The angel of the LORD encamps around those who fear him, and delivers them.  O taste and see that the LORD is good; happy are those who take refuge in him.   Many are the afflictions of the righteous, but the LORD rescues them from them all.  He keeps all their bones; not one of them will be broken.  Evil brings death to the wicked, and those who hate the righteous will be condemned.  The LORD redeems the life of his servants; none of those who take refuge in him will be condemned.

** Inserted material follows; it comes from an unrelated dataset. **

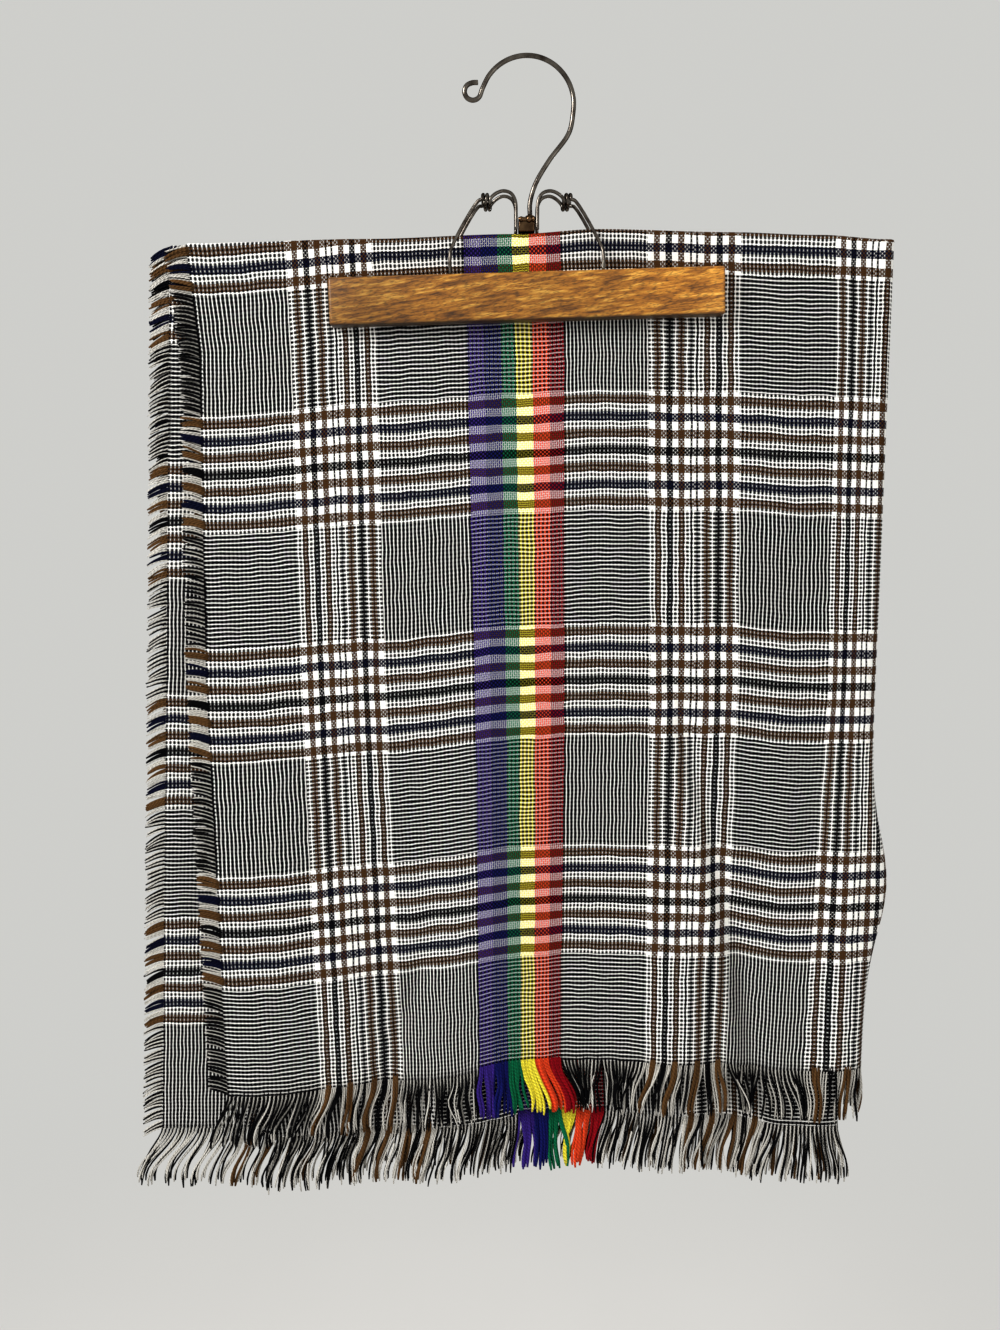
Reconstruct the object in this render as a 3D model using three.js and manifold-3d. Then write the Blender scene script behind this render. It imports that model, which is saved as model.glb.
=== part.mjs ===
// A plaid shawl scarf, folded in four and hung in a wooden clamp hanger.
// Millimetres. X runs to the right, Y to the back, Z up. The origin is the
// inside of the hook's crown, where it rests on a rail.
import * as THREE from 'three';
import { mergeVertices } from 'three/addons/utils/BufferGeometryUtils.js';
import Module from 'manifold-3d';

const wasm = await Module();
wasm.setup();

// ---------------------------------------------------------------- driving sizes

// The cloth is one rectangle. It is folded over the top first, then the right
// half of both legs is folded behind. From front to back the four layers are
// front leg, rear leg, rear leg, front leg.
const WALL = 1.0;             // thickness of one layer
const CUT_WIDTH = 870;        // along the weft, between the two side fringes
const CUT_LENGTH = 1096;      // along the warp, between the two hem fringes
const FRONT_LEG = 526;        // warp length from the front hem to the top fold
const FOLD_WEFT = 428;        // weft length from the left edge to the right fold
const REAR_FOLD_WEFT = 386;   // the same at the rear leg's hem, where it has slid
const REAR_LEG = CUT_LENGTH - FRONT_LEG;
const REAR_TAKE_UP = 0.97;    // width over weft length of the second layer at its hem

// Half distances between the two outer layers and the two inner ones, where the
// clamp presses them and where they hang free.
const OUTER = { pressed: 2.1, free: 9.6 };
const INNER = { pressed: 0.7, free: 3.3 };
const OPENING_RUN = 120;      // distance from the clamp over which they part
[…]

Hebrews 7:23-23 Furthermore, the former priests were many in number, because they were prevented by death from continuing in office;  but he holds his priesthood permanently, because he continues forever.  Consequently he is able for all time to save those who approach God through him, since he always lives to make intercession for them.  For it was fitting that we should have such a high priest, holy, blameless, undefiled, separated from sinners, and exalted above the heavens.  Unlike the other high priests, he has no need to offer sacrifices day after day, first for his own sins, and then for those of the people; this he did once for all when he offered himself.  For the law appoints as high priests those who are subject to weakness, but the word of the oath, which came later than the law, appoints a Son who has been made perfect forever.

 

 

Mark 10:46-52 They came to Jericho. As he and his disciples and a large crowd were leaving Jericho, Bartimaeus son of Timaeus, a blind beggar, was sitting by the roadside.   When he heard that it was Jesus of Nazareth, he began to shout out and say, “Jesus, Son of David, have mercy on me!”   Many sternly ordered him to be quiet, but he cried out even more loudly, “Son of David, have mercy on me!”   Jesus stood still and said, “Call him here.” And they called the blind man, saying to him, “Take heart; get up, he is calling you.”  So throwing off his cloak, he sprang up and came to Jesus.  Then Jesus said to him, “What do you want me to do for you?” The blind man said to him, “My teacher, let me see again.”  Jesus said to him, “Go; your faith has made you well.” Immediately he regained his sight and followed him on the way.